OK, I have 3.5 years of med/surg experience and now I am considering traveling. I want to travel locally. How local you ask? I want to be a travel nurse in the city that I live in. Is that possible? Could I use someone else's address that does not live in the same city as me as my "tax home" and be considered a travel nurse in my city? Also, I think I need a tax home/permanent home made incredibly easy explanation of the two.

Any information would be much appreciated ☺️

Many, if not most hospitals restrict travelers from their area. You might understand if they didn't do that, 100% of their staff nurses might become local travelers. Making up a non-local address is akin to fraud, and certainly is criminal if extended to create a tax home so that you can reduce taxes you would otherwise owe on "tax-free" stipends from travel companies. Don't mess with the IRS, and state tax agencies can be even more frightening. Not worth it.

Your tax home is a general area with a number of substantiating factors but specifically and most importantly is a residence that you maintain full time no matter where you work. When you work away from home you incur business expenses that are in addition to maintaining your tax home. For example housing costs at the remote location are an additional expense that the IRS recognizes and allows you to deduct on your tax return. Details on how agencies are allowed to pay you a tax free housing stipend (instead of you personally deducting these expenses) are based on this but would require a long explanation on how and why they can.

Just accept that it does work, but it still requires that you maintain a tax home and work away from it and incur extra costs from duplicated expenses of remote housing. So commuting from home to a travel assignment is no different from a staff nurse doing the same thing, and never, even with a 100 mile commute, entitles you to tax benefits.

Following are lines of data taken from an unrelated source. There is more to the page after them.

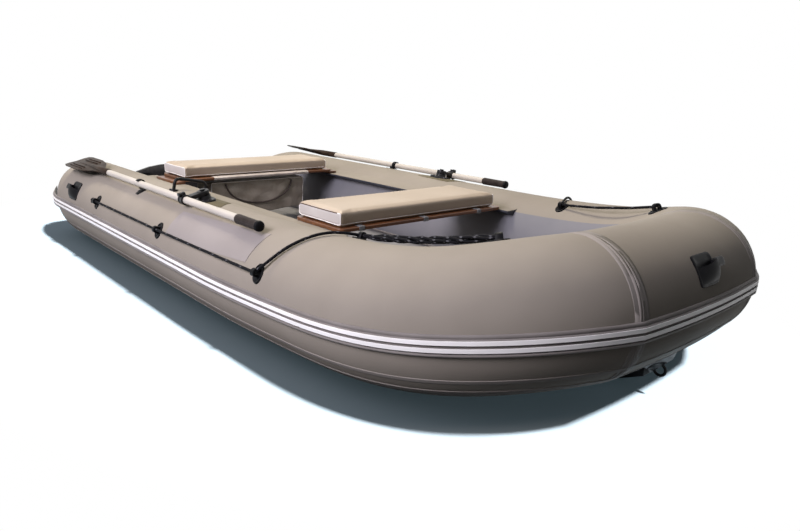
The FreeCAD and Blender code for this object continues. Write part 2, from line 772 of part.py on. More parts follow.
def route_rod(points, radius):
    """A rope's solid: every bend as wide as its two runs allow."""
    bends = []
    for before, corner, after in zip(points, points[1:], points[2:]):
        shorter = min((corner - before).Length, (after - corner).Length)
        back = (before - corner).normalize()
        ahead = (after - corner).normalize()
        half_turn = (math.pi - math.acos(max(-1.0, min(1.0, back.dot(ahead))))) / 2
        bends.append(0.45 * shorter / math.tan(half_turn))
    rod = bent_rod(points, radius, bends)
    return rod, bends


def line_fitting(x, angle, side, tubes):
    """An oval rubber base with an eye for the grab line."""
    base = Part.makeCylinder(FITTING_R, 22.0, vec(0, 0, -16.0))
    matrix = FreeCAD.Matrix()
    matrix.A11 = 0.74
    base = base.transformGeometry(matrix)
    boss = Part.makeCylinder(14.0, 20.0, vec(-10.0, 0, EYE_HEIGHT), vec(1, 0, 0))
    boss = boss.fuse(Part.makeBox(20.0, 28.0, EYE_HEIGHT, vec(-10.0, -14.0, 0)))
    eye = Part.makeCylinder(ROPE_R + 0.4, 30.0, vec(-15.0, 0, EYE_HEIGHT), vec(1, 0, 0))
    shape = placed(base.fuse(boss).cut(eye), tube_frame(x, angle, side))
    return largest(shape.cut(tubes))


def line_fittings(side, tubes):
    places = [(x, SIDE_ANGLE) for x in SIDE_FITTINGS] + list(TOP_FITTINGS)
    channel = route_rod(grab_line_points(side), ROPE_R + 0.4)[0]
    return Part.makeCompound([line_fitting(x, a, side, tubes + [channel]) for x, a in places])


def grab_line_points(side):
    """From the aft eye along the side, then up and over the tube to the first top eye."""
    aft, middle, fore = SIDE_FITTINGS
    spots = [(x, SIDE_ANGLE, EYE_HEIGHT) for x in (aft - 22.0, middle, fore)]
    spots += [(fore + 36.0, 36.0, 14.0), (fore + 78.0, 56.0, 13.0), (fore + 118.0, 78.0, 13.0)]
    spots += [(fore + 152.0, 98.0, 14.0), (TOP_FITTINGS[0][0], TOP_FITTINGS[0][1], EYE_HEIGHT)]
    return [skin_point(x, angle, side, lift) for x, angle, lift in spots]


def grab_line(side):
    points = grab_line_points(side)
    edges = [Part.LineSegment(a, b).toShape() for a, b in zip(points, points[1:])]
    rod, bends = route_rod(points, ROPE_R)
    length = sum(e.Length for e in edges)
    print("grab line runs", round(length), "radii", [round(b) for b in bends])
    return rod


def top_line(side, radius):
    """The taut line between the two top eyes; the spare rope hangs folded along it to starboard."""
    (x0, a0), (x1, a1) = TOP_FITTINGS
    first = skin_point(x0 + 34.0, a0, side, EYE_HEIGHT)
    last = skin_point(x1 - 34.0, a1, side, EYE_HEIGHT)
    points = []
    for share in (0.0, 0.25, 0.5, 0.75, 1.0):
        slack = 4 * TOP_SAG * share * (1 - share)
        points.append(first + (last - first) * share - vec(0, 0, slack))
    rod, bends = route_rod(points, radius)
    print("top line radii", [round(b) for b in bends])
    return rod


def air_valves(tubes):
    """Screw-in inflation valves on the tubes' inner sides."""
    out = []
    for _, side in SIDES:
        body = Part.makeCylinder(28.0, 14.0, vec(0, 0, -9.0))
        cap = Part.makeCylinder(17.0, 9.0, vec(0, 0, 4.0))
        out.append(placed(body.fuse(cap), tube_frame(560.0, 132.0, side)).cut(tubes).Solids[0])
    return Part.makeCompound(out)


def hull_pieces(tubes):
    """The tubes, floor and transom with everything that is glued to them."""
    write("tube_bow", bow_tube(TUBE_R))
    write("strake_bow", bow_strake())
    deck = floor_deck(tubes)
    write("floor_deck", deck)
    skin = bottom_skin(tubes, deck)
    write("bottom_skin", skin)
    strip = keel_strip(skin)
    write("keel_strip", strip)
    panel = transom_panel(tubes)
    write("transom", panel)
    write("transom_holders", Part.makeCompound([transom_holder(s, panel, tubes) for _, s in SIDES]))
    write("motor_pads", Part.makeCompound([motor_pad(True), motor_pad(False)]))
    write("drain_valve", drain_valve())
    write("stern_eyes", stern_eyes())
    write("bow_ring", bow_ring(tubes + [skin, strip]))
    write("bow_handle", bow_handle(bow_tube(TUBE_R + PATCH_THICK), tubes))
    write("air_valves", air_valves(tubes))


def seat_pieces(tubes):
    write("seat_rails", Part.makeCompound([seat_rail(s, tubes) for _, s in SIDES]))
    write("board_front", board(FRONT_BOARD, RAIL_TOP + 0.2))
    write("cushion_front", cushion(FRONT_CUSHION, RAIL_TOP + 0.2 + BOARD_THICK))
    write("seat_straps", seat_straps())
    write("seat_cleats", aft_cleats())
    write("board_aft", board(AFT_BOARD, RAIL_TOP + CLEAT_HEIGHT))
    write("cushion_aft", cushion(AFT_CUSHION, RAIL_TOP + CLEAT_HEIGHT + BOARD_THICK))
    write("seat_bag", seat_bag())
    write("bag_sleeve", bag_sleeve())


def side_pieces(tubes):
    """What each side has: its tube, cone, strake, oar, fittings and grab line."""
    pairs = {"stern_handles": [], "grab_bars": [], "oarlock_bases": [], "oar_clips": []}
    for name, side in SIDES:
        thick_tube = side_tube(side, TUBE_R + PATCH_THICK)
        thin_tube = side_tube(side, TUBE_R + THIN_PATCH)
        write("tube_" + name, side_tube(side, TUBE_R))
        write("cone_" + name, stern_cone(side))
        write("strake_" + name, side_strake(side))
        write("oarlock_swivel_" + name, oarlock_swivel(side))
        write("oar_shaft_" + name, oar_shaft(side))
        write("oar_grip_" + name, oar_grip(side))
        write("oar_blade_" + name, oar_blade(side))
        write("line_fittings_" + name, line_fittings(side, tubes))
        write("grab_line_" + name, grab_line(side))
        pairs["stern_handles"].append(stern_handle(side, thick_tube, tubes))
        if side < 0:
            pairs["grab_bars"].append(grab_bar(side, tubes + [seat_rail(side, tubes)]))
        pairs["oarlock_bases"].append(oarlock_base(side, thin_tube, tubes))
        pairs["oar_clips"].append(oar_clip(side, thick_tube, tubes))
    for name, pieces in pairs.items():
        write(name, Part.makeCompound(pieces))
    write("spare_rope", top_line(-1, 14.0))
    write("top_line_port", top_line(1, ROPE_R))


os.makedirs("parts", exist_ok=True)
skins = hull_clearance()
hull_pieces(skins)
seat_pieces(skins)
side_pieces(skins)
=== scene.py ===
import json
import bpy
from math import atan2, copysign, cos, degrees, floor, hypot, pi, radians, sin, sqrt
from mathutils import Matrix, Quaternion, Vector
from mathutils.geometry import interpolate_bezier

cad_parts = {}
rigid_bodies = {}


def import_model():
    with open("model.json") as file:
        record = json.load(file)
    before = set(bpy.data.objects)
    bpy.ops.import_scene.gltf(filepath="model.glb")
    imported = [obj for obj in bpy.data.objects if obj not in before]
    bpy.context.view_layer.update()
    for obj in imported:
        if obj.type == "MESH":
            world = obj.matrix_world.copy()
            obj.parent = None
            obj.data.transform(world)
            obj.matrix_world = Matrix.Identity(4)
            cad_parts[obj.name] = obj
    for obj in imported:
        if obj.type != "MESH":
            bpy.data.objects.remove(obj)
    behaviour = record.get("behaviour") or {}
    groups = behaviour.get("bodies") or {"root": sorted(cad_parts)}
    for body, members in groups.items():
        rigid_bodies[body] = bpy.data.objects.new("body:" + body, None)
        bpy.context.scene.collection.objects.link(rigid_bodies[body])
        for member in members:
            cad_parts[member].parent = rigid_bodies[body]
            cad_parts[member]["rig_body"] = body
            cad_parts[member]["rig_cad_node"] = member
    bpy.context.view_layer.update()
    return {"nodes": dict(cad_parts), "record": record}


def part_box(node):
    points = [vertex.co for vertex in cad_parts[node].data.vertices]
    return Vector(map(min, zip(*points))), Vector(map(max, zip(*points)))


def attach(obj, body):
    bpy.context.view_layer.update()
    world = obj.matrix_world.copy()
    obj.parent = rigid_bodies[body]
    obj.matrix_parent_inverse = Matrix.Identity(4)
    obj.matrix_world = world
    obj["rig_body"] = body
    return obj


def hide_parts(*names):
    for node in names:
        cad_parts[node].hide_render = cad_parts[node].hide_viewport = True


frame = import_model()

# The camera stands off the starboard bow at a standing person's waist, as in the photograph.
# Its place is given in millimetres from the tips of the stern cones, as all places here are.
stern_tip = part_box("cone_port")[0].x


def place(x, y, z):
    return Vector((stern_tip + x / 1000, y / 1000, z / 1000))


def put(name, data):
    """A new object in the scene."""
    obj = bpy.data.objects.new(name, data)
    bpy.context.scene.collection.objects.link(obj)
    return obj


heading, dip, roll = (radians(a) for a in (137.902, 15.583, 2.144))
flat = cos(dip)
forward = Vector((flat * cos(heading), flat * sin(heading), -sin(dip)))

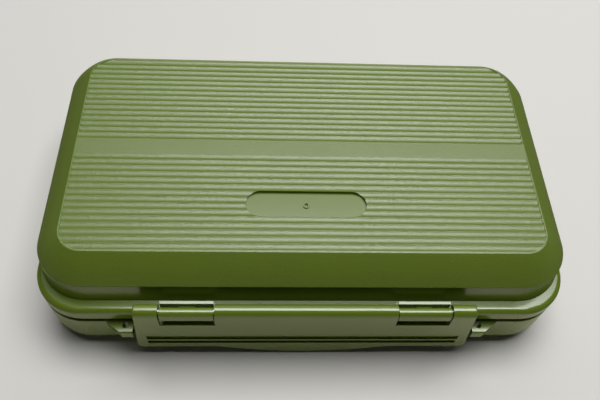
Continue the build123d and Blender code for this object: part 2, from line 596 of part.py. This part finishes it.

You will have to fill out a agency supplied housing questionnaire designed to protect the agency from the IRS (but not you) should you accept tax free stipends. Easy to cheat on, but if you are audited, you will have to pay back taxes, interest, and penalties, and would be subject to possible criminal prosecution (unlikely). But depending on how long one accepts tax free stipends illegitimately, the amounts could be life changing. Again, not worth it with the risks much higher than the rewards.